Plus, if we’re factoring in contracts, Sherman is only on the third year of a fifth-round rookie deal. He makes $555,000 this season. Peterson signed a $100 million deal with $36 million guaranteed in early 2011, and is slated to make $11.25 million in 2013. A shutdown corner for half a million dollars or a running back for more than twenty times that? I think the answer is obvious.
Last problem with Simmons’ analysis– and really, it’s a problem with Barnwell’s, too: Peterson averaged 4.7 yards per carry in 2011 before his injury, and 6.0 once he got back.

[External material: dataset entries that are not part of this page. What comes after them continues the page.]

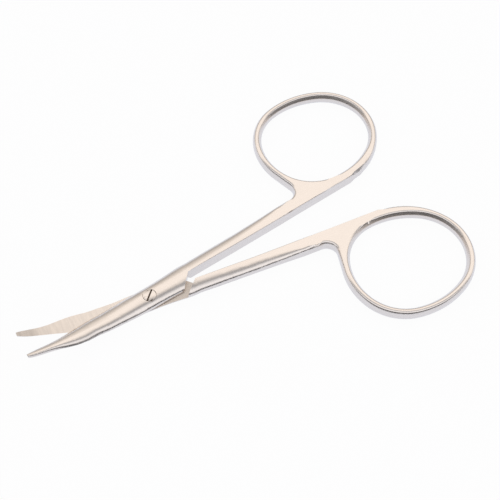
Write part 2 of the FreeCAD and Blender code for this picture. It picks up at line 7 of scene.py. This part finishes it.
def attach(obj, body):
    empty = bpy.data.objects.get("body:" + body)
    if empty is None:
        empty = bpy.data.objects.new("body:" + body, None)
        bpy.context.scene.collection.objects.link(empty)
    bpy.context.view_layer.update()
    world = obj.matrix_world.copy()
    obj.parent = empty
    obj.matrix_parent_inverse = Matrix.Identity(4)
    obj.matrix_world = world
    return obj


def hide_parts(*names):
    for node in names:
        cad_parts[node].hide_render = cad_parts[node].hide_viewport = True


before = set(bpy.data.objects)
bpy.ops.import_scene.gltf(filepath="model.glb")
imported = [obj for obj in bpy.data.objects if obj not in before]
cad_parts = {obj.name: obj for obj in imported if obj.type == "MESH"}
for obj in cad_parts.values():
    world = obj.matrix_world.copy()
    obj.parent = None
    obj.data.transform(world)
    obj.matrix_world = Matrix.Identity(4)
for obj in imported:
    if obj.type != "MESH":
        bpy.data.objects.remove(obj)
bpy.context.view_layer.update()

# The view is a catalogue shot: a long lens stands above the near side, so that the blades
# point to the lower left and the rings lie to the right.
mm = 0.001
pivot = Vector((-20.6859, 0.0, 0.0)) * mm    # the screw's upright axis, at the table
camera_data = bpy.data.cameras.new("camera")
camera_data.sensor_width = 36.0
camera_data.lens = 77.10
camera_data.clip_start = 0.01
camera = bpy.data.objects.new("camera", camera_data)
bpy.context.scene.collection.objects.link(camera)
eye = pivot + Vector((-39.43, -113.29, 208.37)) * mm
forward = Vector((0.2662, 0.4642, -0.8448)).normalized()
right = Vector((0.8675, -0.4975, 0.0)).normalized()
up = right.cross(forward)
aim = Matrix((right, up, -forward)).transposed().to_4x4()
camera.matrix_world = Matrix.Translation(eye) @ aim
bpy.context.scene.camera = camera
bpy.context.scene.view_settings.view_transform = "Standard"

# The studio is a white light tent, which the steel mirrors. A warm lamp panel stands high
# on the far side, the cloth overhead hangs in a soft fold, and low on the camera's side the
# tent is open to the dark room, which draws the dark lines along the rounded edges.
away = (0.4975, 0.8675, 0.0)     # level, from the camera to the far side
cloth_steps = [                  # from the far horizon, 0, over the top, 0.5, to the near one, 1
    (0.00, "aeacad"), (0.10, "b2b0ae"), (0.20, "dbd6d1"), (0.27, "fffbf8"), (0.38, "fffbf8"),
    (0.45, "dddad8"), (0.50, "9c9ea2"), (0.555, "9c9ea4"), (0.61, "dfe2e8"), (0.68, "f8faff"),
    (1.00, "f4f6ff")]
opening_side = (0.34 * away[0], 0.34 * away[1], 0.94)    # square to the tent's opening
opening_edge = 0.24                                      # how softly the opening begins
dark_room = 0.10                                         # the room's share of the tent's light


def linear(hex_colour):
    """An sRGB hex colour as linear red, green, blue and a full alpha."""
    parts = [int(hex_colour[i:i + 2], 16) / 255 for i in (0, 2, 4)]
    return [p / 12.92 if p <= 0.04045 else ((p + 0.055) / 1.055) ** 2.4 for p in parts] + [1.0]


def add_node(tree, kind, settings, links):
    """Adds a node with its settings, and links its inputs to the outputs given for them."""
    node = tree.nodes.new(kind)
    for key, value in settings.items():
        if isinstance(key, str) and hasattr(node, key):
            setattr(node, key, value)
        else:
            node.inputs[key].default_value = value
    for key, output in links.items():
        tree.links.new(output, node.inputs[key])
    return node


world = bpy.data.worlds.new("light_tent")
bpy.context.scene.world = world
world.use_nodes = True
tree = world.node_tree
tree.nodes.clear()
direction = add_node(tree, "ShaderNodeTexCoord", {}, {}).outputs["Generated"]
parts = add_node(tree, "ShaderNodeSeparateXYZ", {}, {0: direction})
far = add_node(tree, "ShaderNodeVectorMath", {"operation": "DOT_PRODUCT", 1: away},
               {0: direction})
sweep = add_node(tree, "ShaderNodeMath", {"operation": "ARCTAN2"},
                 {0: parts.outputs["Z"], 1: far.outputs["Value"]})
share = add_node(tree, "ShaderNodeMath", {"operation": "MULTIPLY", 1: 1 / math.pi},
                 {0: sweep.outputs[0]})
cloth = add_node(tree, "ShaderNodeValToRGB", {}, {0: share.outputs[0]})
ramp = cloth.color_ramp
while len(ramp.elements) < len(cloth_steps):
    ramp.elements.new(0.5)
for element, (place, colour) in zip(ramp.elements, cloth_steps):
    element.position = place
    element.color = linear(colour)
opening = add_node(tree, "ShaderNodeVectorMath", {"operation": "DOT_PRODUCT", 1: opening_side},
                   {0: direction})
gap = add_node(tree, "ShaderNodeMapRange",
               {"interpolation_type": "SMOOTHSTEP", "From Min": 0.0, "From Max": opening_edge,
                "To Min": dark_room, "To Max": 1.0},
               {"Value": opening.outputs["Value"]})
tent = add_node(tree, "ShaderNodeVectorMath", {"operation": "SCALE"},
                {0: cloth.outputs["Color"], "Scale": gap.outputs["Result"]})
tent_light = add_node(tree, "ShaderNodeBackground", {"Strength": 1.16},
                      {"Color": tent.outputs["Vector"]})
plain = add_node(tree, "ShaderNodeBackground", {"Color": (1, 1, 1, 1), "Strength": 1.0}, {})
ray = add_node(tree, "ShaderNodeLightPath", {}, {})
both = add_node(tree, "ShaderNodeMixShader", {},
                {0: ray.outputs["Is Camera Ray"], 1: tent_light.outputs[0],
                 2: plain.outputs[0]})
add_node(tree, "ShaderNodeOutputWorld", {}, {"Surface": both.outputs[0]})

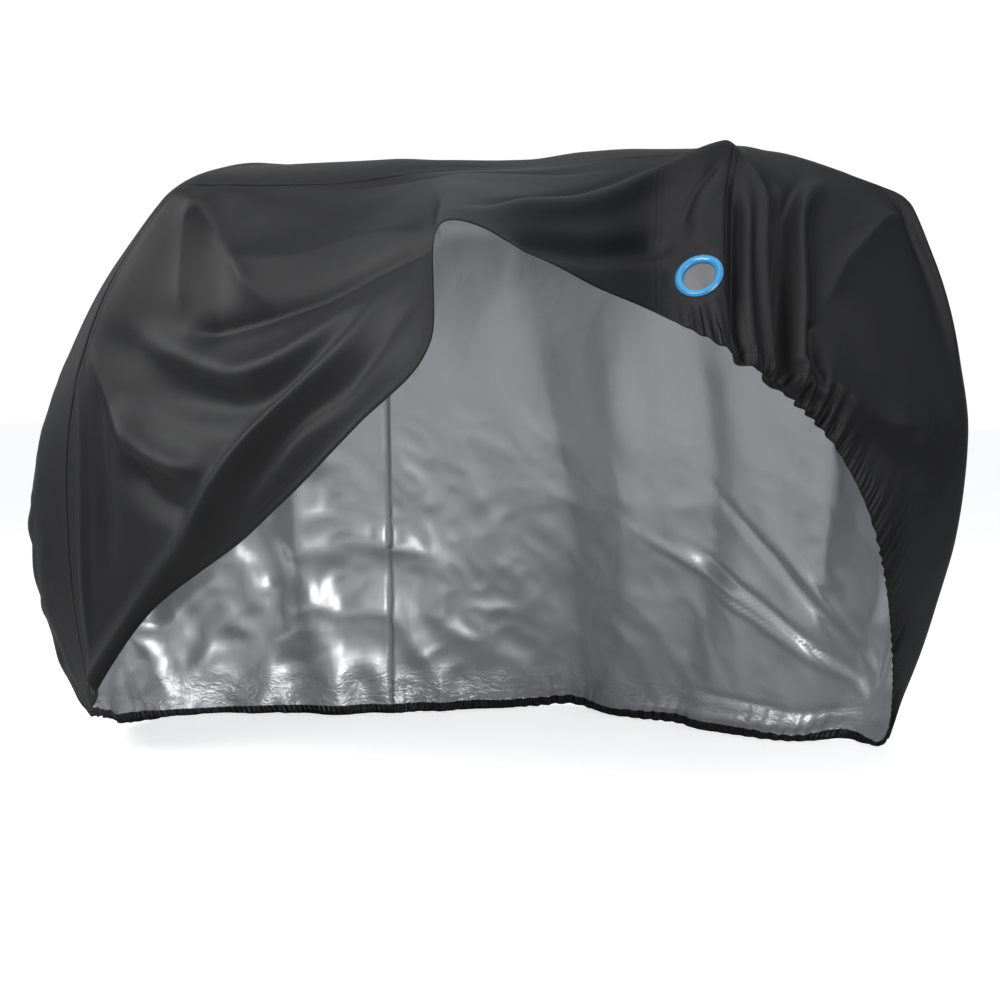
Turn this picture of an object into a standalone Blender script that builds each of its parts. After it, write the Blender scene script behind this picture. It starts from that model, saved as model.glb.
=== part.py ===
"""Fitted cover for bicycles, hanging over its load with the near side lifted.

The cover is a hollow sheet of coated cloth, sewn from a near side, a far side and one band that
runs up the front end, over the top and down the rear end. The near side's front strip holds an
eyelet with a plastic ring. The far side and the rear end reach the floor. The near side's hem is
lifted to a peak, so that a wide arch is open below it.

Metres, +Z up, +X towards the front end, +Y towards the far side. Heights in the tables are above
the floor. The origin of the finished part is on the underside of the top, where it is carried.
"""

from collections import namedtuple

import bmesh
import bpy
import numpy as np
from mathutils import Vector

# Driving sizes ------------------------------------------------------------------------------
CLOTH = 0.002                # thickness of the coated cloth
SEAM_GAP = 0.0003            # clear distance kept between neighbouring pieces
CARRIED_AT = (-0.10, 0.08, 1.102)  # underside of the top, on its ridge: the finished part's origin
EDGE_ROUND = 0.055           # how far from the top edge the cloth starts to turn over it
TOP_BOW = 2.0                # power of the top's fall from its ridge to its edge: 1 is straight
CORNER_AT = 12.8             # the front corner, in sections, where a hard load stretches the cloth
CORNER_REACH = 1.6           # how far around it the cloth is stretched
CORNER_FLAT = 0.75           # how much less bowed the top is there
CORNER_SHARP = 0.55          # how much tighter the cloth turns over the edge there
FLOOR_REST = 0.001           # the hem keeps this height above the floor where it reaches it
EYELET_REACH = 0.15          # cloth further than this along the eyelet's axis is never flattened

RING_HOLE = 0.0520           # clear diameter of the eyelet ring
RING_BARREL = 0.0580         # diameter of the ring's barrel, which fills the hole in the cloth
RING_FLANGE = 0.0780         # outer diameter of the ring's front flange
RING_STEPS = 30
EYELET_AT = 8.60             # place of the eyelet along the sheet, in sections
EYELET_DOWN = 0.74           # and down the near side, 0 at the top edge and 1 at the hem
FLAT_RADIUS = 0.058          # cloth within this distance of the eyelet's axis lies flat
FLAT_FADE = 0.045            # and is drawn flat less and less over this distance more

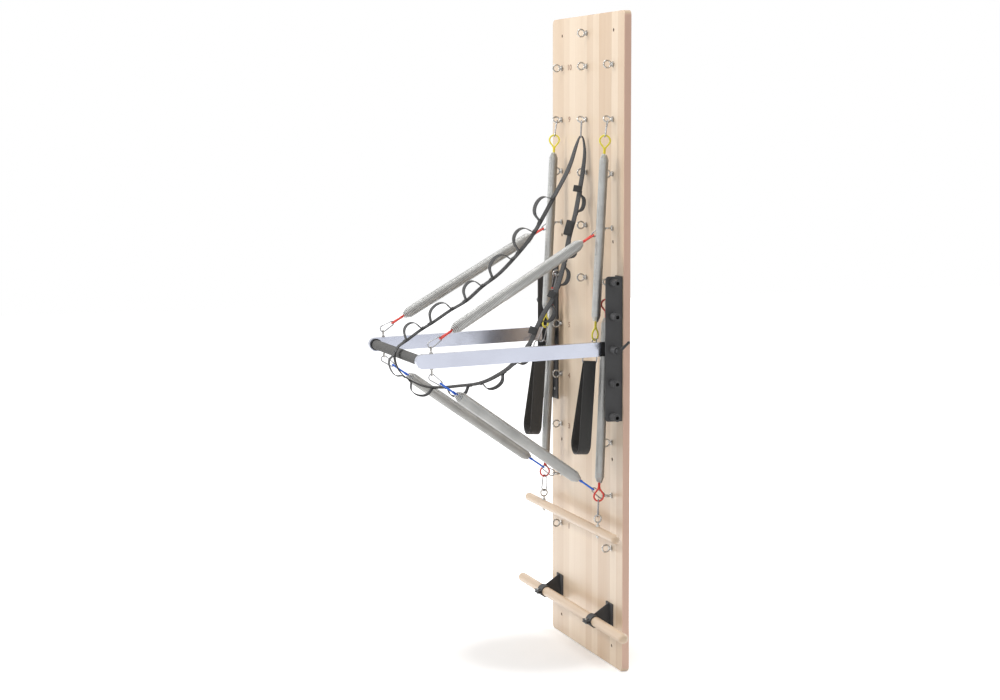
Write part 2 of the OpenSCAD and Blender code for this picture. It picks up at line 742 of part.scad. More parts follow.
// Distance by which two linked rings lap over each other
function lap(wire_a, wire_b) = wire_a + wire_b + clear;

// A hook hangs loosely in its swivel eye, further out along the line and away from the
// arm, because the eye moves about in the hook while the bar swings
swivel_room = 3.4;
swivel_side = 4;

// Push springs: each runs from the ring of a turned eye bolt to a swivel eye on the arm.
// The hooks seat on the middle of those wires, and the cord loops fill what is left.
function push_start(s, row) = place(s * column_x, eye_reach + eye_ring_r, row_z(row));
function arm_seat(s, v) = on_bar(s * arm_mid_x, arm_eye_reach,
    v * (arm_h / 2 + arm_eye_base - 1 + arm_eye_len - arm_eye_wire / 2));
function push_line(s, v) = let (a = push_start(s, v > 0 ? red_row : blue_row),
        b = arm_seat(s, v), away = v * cross(b - a, [1, 0, 0]))
    [towards(a, b, -(eye_wire / 2 + clear + hook_wire)),
     towards(b, a, -(arm_eye_wire / 2 + clear + hook_wire + swivel_room))
     + swivel_side * away / norm(away)];
function push_loop_total(s, v) = let (ab = push_line(s, v), total = norm(ab[1] - ab[0]))
    (total - 2 * push_hook_len - push_spring_len) / 2 + lap(hook_wire, cord_d);
function push_mouth(s, v, end) = let (ab = push_line(s, v))
    towards(ab[end], ab[1 - end], push_hook_len - lap(hook_wire, cord_d) + push_loop_total(s, v));

push_loop_w = 21;
push_neck = 10;

module push_coil(s, v) {
    color("silver") along(push_mouth(s, v, 0), push_mouth(s, v, 1))
        spring(push_spring_d, push_wire, push_spring_len, push_mouth_r);
}
module push_hooks(v, end) {
    color("silver") for (s = [LEFT, RIGHT]) {
        ab = push_line(s, v);
        along(ab[end], ab[1 - end]) snap_hook(end == 0 ? 0 : 180, push_hook_len);
    }
}
module push_loops(v, end, tint) {
    color(tint) for (s = [LEFT, RIGHT])
        along(push_mouth(s, v, end), push_mouth(s, v, 1 - end))
            cord_loop(push_loop_total(s, v) - push_neck, push_loop_w, push_neck,
                      19, push_taper + 9, 90);
}
module red_push_coil_left() { push_coil(LEFT, 1); }
module red_push_coil_right() { push_coil(RIGHT, 1); }
module red_push_hooks_board() { push_hooks(1, 0); }
module red_push_hooks_arm() { push_hooks(1, 1); }
module red_push_loops_board() { push_loops(1, 0, "tomato"); }
module red_push_loops_arm() { push_loops(1, 1, "tomato"); }
module blue_push_coil_left() { push_coil(LEFT, -1); }
module blue_push_coil_right() { push_coil(RIGHT, -1); }
module blue_push_hooks_board() { push_hooks(-1, 0); }
module blue_push_hooks_arm() { push_hooks(-1, 1); }
module blue_push_loops_board() { push_loops(-1, 0, "royalblue"); }
module blue_push_loops_arm() { push_loops(-1, 1, "royalblue"); }

// Hanging springs: a hook leads from the eye to the side of the column, and below it a
// loop, the spring and a second loop hang on one line that clears the eyes of other rows
hung_spin = -75;
slant_room = 0.8;
function hung_start(x, row, side = 1) = place(x + side * eye_ring_r * sin(hung_turn), eye_reach,
    row_z(row) - eye_ring_r * cos(hung_turn) + eye_wire / 2 + hook_wire + clear + slant_room);
ring_loop_len = 45;
ring_loop_w = 40;
ring_loop_spin = 35;
hang_neck = 18;
top_mouth_at = ring_loop_len + hang_neck;
low_mouth_at = top_mouth_at + hang_spring_len;
low_loop_end_at = low_mouth_at + hang_neck + ring_loop_len;

// Lower end of a line of a given length that hangs from a towards a side and a reach
function hung_end(a, x, reach, len) = let (dy = front - reach - a.y)
    [x, front - reach, a.z - sqrt(len * len - pow(x - a.x, 2) - dy * dy)];

// Ends of the upper hook, of the two loops, and of what hangs straight below them
function hung(a, x0, reach0, x1, reach1, below = 0) =
    let (cord = hung_end(a, x0, reach0, hook_len - hook_wire - clear - cord_d / 2),
         foot = hung_end(cord, x1, reach1, low_loop_end_at + below - cord_d / 2),
         top = towards(cord, foot, -cord_d / 2))
    [a, towards(a, cord, hook_len), top, towards(top, foot, low_loop_end_at), foot];

module hung_top_hook(c, spin = hung_spin) {
    color("silver") along(c[0], c[1]) snap_hook(spin);
}
module hung_loop(c, from, to, at, tint, spin = 0) {
    color(tint) along(towards(c[from], c[to], at), c[to])
        cord_loop(ring_loop_len, ring_loop_w, hang_neck, 15, hang_taper + 8, spin);
}
module hung_coil(c) {
    color("silver") along(towards(c[2], c[3], top_mouth_at), c[3])
        spring(hang_spring_d, hang_wire, hang_spring_len, hang_mouth_r);
}

// Handle springs
handle_side_shift = 20;
handle_top_reach = 35;
handle_low_reach = 70;
function handle_line(s) = let (x = s * column_x + handle_side_shift)
    hung(hung_start(s * column_x, handle_row), x, handle_top_reach, x, handle_low_reach);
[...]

Most people want to attribute this to grit, determination, and superhuman recovery powers, because it makes for a nice story. But there’s a much more tangible reason Peterson’s yards per carry jumped so much, and it has to do with a guy who only merited honorable mention in Barnwell’s column.
The Vikings drafted Matt Kalil #4 overall in 2012 to be their franchise left tackle, and he had a rookie season every bit worthy of those expectations. He projects to be even better, to continue to improve, and to anchor the left side of the Vikings’ line for a long time to come. He’s only 24, and his presence at left tackle immediately upgraded the Vikings by allowing them to slide journeyman Charlie Johnson inside to guard to replace an over-the-hill Steve Hutchinson. Improved line play is a major reason Peterson had much more success running in 2012.
Adrian Peterson is a superlative talent, but with the amount of risk surrounding his age and health, as well as the number of young premier players at important positions in the league right now, there’s simply no way he’s a top-12 asset. Personally, I’d even take Kalil over him if I was starting a franchise, but that’s just me.
On another note, welcome back to the blog after our summer hiatus. Training camp is underway, and so we’ll be posting more analyses of teams, players, and analysis as the preseason heats up and we get ready for the games. This could be one of the most exciting NFL seasons in years, as we have so many young players already playing at a high level, and I’m fascinated to see if they can extend their peak performance any higher, while also watching to see if the old guard can hold them off one last time.